Dissipation Mechanisms in Fermionic Josephson Junction

Superfluids are generally known as fluids whose flow is unaffected by the container they move in, exhibiting no viscosity. This is true as long as the velocity of the flow is small enough. At higher speeds, flows tend to create whirls that are known as quantum vortices. In the paper, we have investigated the flow occurring in the so-called Josephson junction, where two superfluids are separated by a thin barrier that allows for the tunneling between condensates. The difference in chemical potential across the junction controls the flow rate. We consider Fermi superfluid formed when fermions group into correlated pairs, called Cooper pairs. We show a substantial difference in dissipation as one goes from the weakly interacting (BCS regime) to strongly interacting (unitary Fermi gas) superfluid. For the latter, the superfluid flow generates vortices at the barrier region, which subsequently carries the excitation energy away. The dissipative process in strongly interacting Fermi gas turns out to be similar to the one observed in Josephson junctions in weakly interacting bosonic systems. In contrast, for weakly interacting cases, the dissipation occurs predominantly through breaking Cooper pairs and depletion of the superfluid condensate.
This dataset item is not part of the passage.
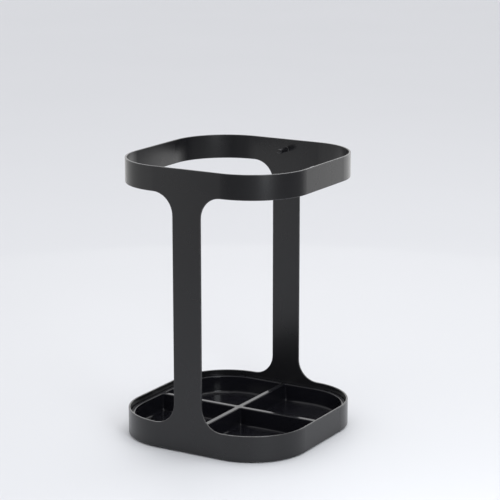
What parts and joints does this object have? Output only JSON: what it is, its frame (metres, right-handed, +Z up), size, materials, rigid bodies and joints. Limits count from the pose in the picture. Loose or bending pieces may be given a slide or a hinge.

Surprisingly, while the origin of the dissipation has changed, the overall global dynamics of the Josephson junction are unaffected. Indeed, available experimental results do not show a significant change in the junction dynamics between regimes. Numerical simulations, like those presented in the paper, are presently the only method to probe the microscopic dynamics of the system across the whole spectrum of interaction strengths in detail.

Details of the article:

G. Wlazłowski, K. Xhani, M. Tylutki, N.P. Proukakis, P. Magierski,
Dissipation Mechanisms in Fermionic Josephson Junction,
Phys. Rev. Lett. 130, 023003 (2023) [arXiv:2207.06059].